Multinationals operating in civil-law jurisdictions may create dual titles: “Associate (Local Contract Employee)” to satisfy both brand guidelines and statutory language. Payroll systems then map the global title to the correct social-insurance category.

Remote workers hired through employer-of-record platforms often see “Associate” in email signatures even though the platform is the legal employer. Cross-border tax treaties still treat them as employees of the local entity, not as glamorous international associates.

Practical Checklist for Workers

Before you sign, search the document for words like “exclusive,” “schedule,” and “equipment” to test whether you are being cast as an employee or a contractor.

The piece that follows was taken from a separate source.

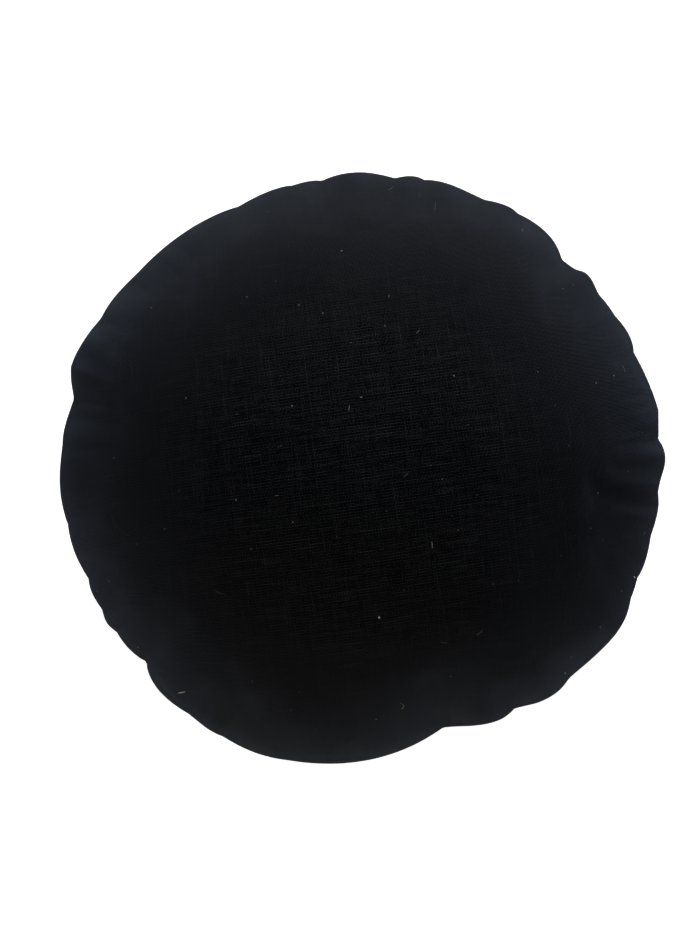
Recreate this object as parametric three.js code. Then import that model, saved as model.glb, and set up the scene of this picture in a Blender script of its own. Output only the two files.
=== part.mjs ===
// Round linen cushion, filled and lying on its back. Millimetres, +Z up.
// The origin is under the middle of the cushion, on the surface that it rests on.
// Two discs of cloth are sewn face to face, turned and filled, so the edge is a plain
// knife edge whose spare length gathers into small puckers all the way round.
import * as THREE from "three";

const cushion = {
  seamRadius: 200, // mean radius of the seam once the cushion is filled
  seamHeight: 64, // where the two discs of cloth meet
  height: 147, // from the resting face to the crown
  restRadius: 72, // the flat patch under the cushion's own weight
  crownReach: 102, // how far the nearly level crown reaches
  plumpness: 0.56, // how much of its rise the cloth makes close to the seam, top and bottom
  edgeDepth: 12, // how far in from the seam it makes it
  underReach: 0.4, // how far the underside stays low, as a share of the way to the seam
  turnsRound: 144, // steps round the seam
  stepsUnder: 9, // steps from the resting patch out to the seam
  stepsOver: 14, // steps from the seam up to the crown
};

// One row for each pucker round the seam, anticlockwise seen from above.
//   at     angle of the pucker in degrees
//   reach  how far the seam stands outside its mean radius there, in millimetres
//   lobe   how far the cloth bellies out between this pucker and the next
//   lean   where that lobe is widest, as a share of the way to the next pucker
//   lift   how far the lobe's seam rises or dips
//   groove depth of the fold that runs in from the pucker
const puckers = [
  { at: 6, reach: 2.3, lobe: 3.0, lean: 0.3, lift: 3, groove: 2.5 },
  { at: 22.5, reach: 0.3, lobe: 2.3, lean: 0.31, lift: -2, groove: 2 },
  { at: 35.5, reach: -1.2, lobe: 3.9, lean: 0.45, lift: 4, groove: 2.5 },
  { at: 45.5, reach: -4.4, lobe: 5.0, lean: 0.5, lift: -4, groove: 6 },
  { at: 66.5, reach: -0.9, lobe: 1.5, lean: 0.6, lift: 2, groove: 2 },
  { at: 77, reach: -1.1, lobe: 1.7, lean: 0.45, lift: -2, groove: 1.5 },
  { at: 83.5, reach: -3.4, lobe: 3.5, lean: 0.5, lift: 3, groove: 3 },
  { at: 98, reach: -4.8, lobe: 1.6, lean: 0.5, lift: -3, groove: 3.5 },
  { at: 115, reach: -5.3, lobe: 1.0, lean: 0.4, lift: 3, groove: 2.5 },
  { at: 136, reach: -1.0, lobe: 1.2, lean: 0.7, lift: -2, groove: 1.5 },
  { at: 149, reach: 1.8, lobe: 6.9, lean: 0.6, lift: 4, groove: 2 },
  { at: 167, reach: -1.1, lobe: 1.1, lean: 0.7, lift: -3, groove: 5 },
  { at: 175.5, reach: 1.3, lobe: 2.1, lean: 0.6, lift: 2, groove: 1.5 },
  { at: 191, reach: 1.0, lobe: 1.4, lean: 0.45, lift: -3, groove: 2 },
  { at: 202, reach: -1.6, lobe: 1.3, lean: 0.5, lift: 2, groove: 3 },
  { at: 208.5, reach: -0.9, lobe: 1.8, lean: 0.5, lift: -2, groove: 2 },
  { at: 214.5, reach: -1.4, lobe: 1.0, lean: 0.45, lift: 2, groove: 2 },
  { at: 222, reach: -4.4, lobe: 4.0, lean: 0.45, lift: -4, groove: 6 },
  { at: 235, reach: 2.5, lobe: 1.0, lean: 0.6, lift: 2, groove: 1.5 },
  { at: 242.5, reach: 4.0, lobe: 8.0, lean: 0.55, lift: -3, groove: 1.5 },
  { at: 287.5, reach: -16.7, lobe: 3.9, lean: 0.6, lift: 5, groove: 7 },
  { at: 302.5, reach: -6.8, lobe: 3.8, lean: 0.6, lift: -3, groove: 4 },
  { at: 315, reach: 0.5, lobe: 5.0, lean: 0.62, lift: 3, groove: 3 },
  { at: 338, reach: 1.5, lobe: 0.9, lean: 0.5, lift: -2, groove: 2.5 },
  { at: 346, reach: 1.6, lobe: 1.4, lean: 0.6, lift: 2, groove: 1.5 },
  { at: 355.5, reach: 1.6, lobe: 3.9, lean: 0.57, lift: -3, groove: 2.5 },
];
const groove = { halfWidth: 3.2, from: 0.62 }; // degrees, and where it starts as a share of the radius
const unevenFrom = 0.4; // the cushion is round inside this share of its radius
const crisp = 0.85; // under 1 makes the puckers sharper than the lobes between them

const clamp01 = (x) => Math.min(1, Math.max(0, x));
const easeIn = (x) => clamp01(x) ** 2 * (3 - 2 * clamp01(x));

// The pucker before an angle, the one after it, and how far round between them it is.
function between(angle) {
  let i = puckers.length - 1;
  while (i > 0 && puckers[i].at > angle) i -= 1;
  const before = angle < puckers[0].at ? puckers.at(-1) : puckers[i];
  const after = puckers[(puckers.indexOf(before) + 1) % puckers.length];
  const span = (after.at - before.at + 360) % 360;
  return { before, after, share: ((angle - before.at + 360) % 360) / span };
}

// How far the seam stands out, and how far it rises, at an angle in degrees.
function seamAt(angle) {
  const { before, after, share } = between(angle);
  const leaned = share ** (Math.log(0.5) / Math.log(before.lean));
  const belly = Math.sin(Math.PI * leaned) ** crisp;
  const line = THREE.MathUtils.lerp(before.reach, after.reach, share);
  return { reach: line + before.lobe * belly, lift: before.lift * belly };
}

// How deep the fold is that runs in from the nearest pucker.
function foldAt(angle) {
  return puckers.reduce((deepest, pucker) => {
    const away = Math.abs(((angle - pucker.at + 540) % 360) - 180);
    return Math.max(deepest, pucker.groove * Math.exp(-((away / groove.halfWidth) ** 2)));
  }, 0);
}

// Half of the cushion's section, from under its middle out to the seam and up to the crown.
function section() {
  const { seamRadius, seamHeight, height, restRadius } = cushion;
  const { crownReach, plumpness, edgeDepth, underReach } = cushion;
  const seam = new THREE.Vector2(seamRadius, seamHeight);
  const under = new THREE.CubicBezierCurve(
    new THREE.Vector2(restRadius, 0),
    new THREE.Vector2(THREE.MathUtils.lerp(restRadius, seamRadius, underReach), 0),
    new THREE.Vector2(seamRadius - edgeDepth, seamHeight * (1 - plumpness)),
    seam,
  );
  const over = new THREE.CubicBezierCurve(
    seam,
    new THREE.Vector2(seamRadius - edgeDepth, THREE.MathUtils.lerp(seamHeight, height, plumpness)),
    new THREE.Vector2(crownReach, height),
    new THREE.Vector2(0, height),
  );
  return [
    new THREE.Vector2(0, 0),
    ...under.getSpacedPoints(cushion.stepsUnder),
    ...over.getSpacedPoints(cushion.stepsOver).slice(1),
  ];
}

function filledCushion() {
  // The lathe turns about Y, so it is stood up to turn about Z.
  const form = new THREE.LatheGeometry(section(), cushion.turnsRound).rotateX(Math.PI / 2);
  const at = form.getAttribute("position");
  for (let i = 0; i < at.count; i += 1) {
    const radius = Math.hypot(at.getX(i), at.getY(i));
    const out = radius / cushion.seamRadius;
    if (out <= unevenFrom) continue; // the crown's top and the resting patch stay as turned
    const turn = Math.atan2(at.getY(i), at.getX(i));
    const angle = (THREE.MathUtils.radToDeg(turn) + 360) % 360;
    const { reach, lift } = seamAt(angle);
    const toEdge = easeIn((out - unevenFrom) / (1 - unevenFrom));
    const along = clamp01((out - groove.from) / (1 - groove.from));
    const side = Math.sign(at.getZ(i) - cushion.seamHeight);
    const pinch = side * foldAt(angle) * Math.sin(Math.PI * along) ** 2;
    const moved = radius + reach * toEdge;
    const raised = at.getZ(i) + lift * toEdge - pinch;
    at.setXYZ(i, moved * Math.cos(turn), moved * Math.sin(turn), raised);
  }
  form.computeBoundingBox();
  const middle = form.boundingBox.getCenter(new THREE.Vector3());
  form.translate(-middle.x, -middle.y, 0);
  form.computeVertexNormals();
  return form;
}

const linen = new THREE.MeshStandardMaterial({ color: 0x0d0e11, roughness: 0.95, metalness: 0 });
const filled = new THREE.Mesh(filledCushion(), linen);
filled.name = "filled_cushion";

const object = new THREE.Group();
object.add(filled);
export default object;
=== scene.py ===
# Round black linen cushion, filled and lying on its back.
# Metres, +Z up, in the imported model's frame: +Y is the photograph's top and +X its right.
import math
import random

import bmesh
import bpy
from mathutils import Matrix, Vector, noise
from mathutils.bvhtree import BVHTree
from mathutils.geometry import interpolate_bezier


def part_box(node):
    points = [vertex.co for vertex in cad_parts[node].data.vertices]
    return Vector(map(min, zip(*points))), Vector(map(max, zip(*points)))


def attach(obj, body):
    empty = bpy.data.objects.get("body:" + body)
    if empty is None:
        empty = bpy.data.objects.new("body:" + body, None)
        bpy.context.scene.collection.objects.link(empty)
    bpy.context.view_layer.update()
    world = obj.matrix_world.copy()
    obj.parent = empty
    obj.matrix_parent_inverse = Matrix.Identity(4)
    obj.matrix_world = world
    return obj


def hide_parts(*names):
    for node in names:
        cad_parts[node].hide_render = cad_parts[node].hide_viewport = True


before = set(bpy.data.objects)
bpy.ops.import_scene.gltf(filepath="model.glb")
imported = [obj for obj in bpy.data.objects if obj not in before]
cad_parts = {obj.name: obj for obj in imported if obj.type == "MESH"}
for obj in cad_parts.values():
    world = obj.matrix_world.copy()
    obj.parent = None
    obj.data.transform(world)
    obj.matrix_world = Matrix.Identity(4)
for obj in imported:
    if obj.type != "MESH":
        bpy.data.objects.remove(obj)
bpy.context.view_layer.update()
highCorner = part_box("filled_cushion")[1]
fullTurn = 2 * math.pi


def ease(share):
    share = min(1.0, max(0.0, share))
    return share * share * (3 - 2 * share)


def mix(a, b, share):
    return a + (b - a) * share


# The cover: two flat discs of linen, cut alike and sewn round the edge.
cover = {
    "sewnWidth": 0.450,  # across the flat cover, from stitch to stitch
    "stepsRound": 300,  # quads round the stitch line, in fours
    "rings": 15,  # rings of quads before the grid in the middle
    "ringWidth": 0.0034,  # of the ring next to the stitches
    "ringGrowth": 0.00016,  # how much wider each ring is than the one outside it
    "relaxed": 60,  # smoothing passes over the grid in the middle
    "relaxedPast": 0.03,  # how far out into the rings they reach
    "thickness": 0.0006,
    "heldApart": 0.02,  # between the discs' middles and their mirror plane while they are joined
    "mergeWithin": 1e-5,
    "frontTurn": 8.0,  # degrees that the weft rises towards the photograph's right
    "backTurn": -27.0,  # the back is cut on its own, so its weave runs another way
    "frontPlace": Vector((0.25, 0.25)),  # the discs' middles on the cloth, in metres
    "backPlace": Vector((0.75, 0.25)),
}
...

If the company controls these three elements, you are likely an employee regardless of the shiny “Associate” header.

Ask for the full benefits grid, not the highlights brochure, and compare it against the employee handbook to confirm the associate label is more than lipstick. If the handbook excludes associates from tuition reimbursement, negotiate that clause separately.

Update your résumé to mirror the industry norm: use “Associate” when applying inside professional-services firms and “Employee” when targeting government or manufacturing roles where transparency trumps branding.

Practical Checklist for Employers

Audit your job postings each quarter to ensure the title matches the statutory category; regulators rarely fine for wording but they do fine for misclassified payroll. Keep a simple matrix that maps “Associate” to either “Contractor” or “Employee” so recruiters stop guessing.

Train hiring managers to explain why the role is called associate and what concrete perks or paths come with that name. A thirty-second elevator pitch prevents disengagement six months later when the new hire realizes the title is mostly cosmetic.

Review customer-facing materials to confirm the associate branding still feels authentic after any reorganization. If you have added layers of “lead associates” and “district associates,” the public may sense spin and trust scores can dip.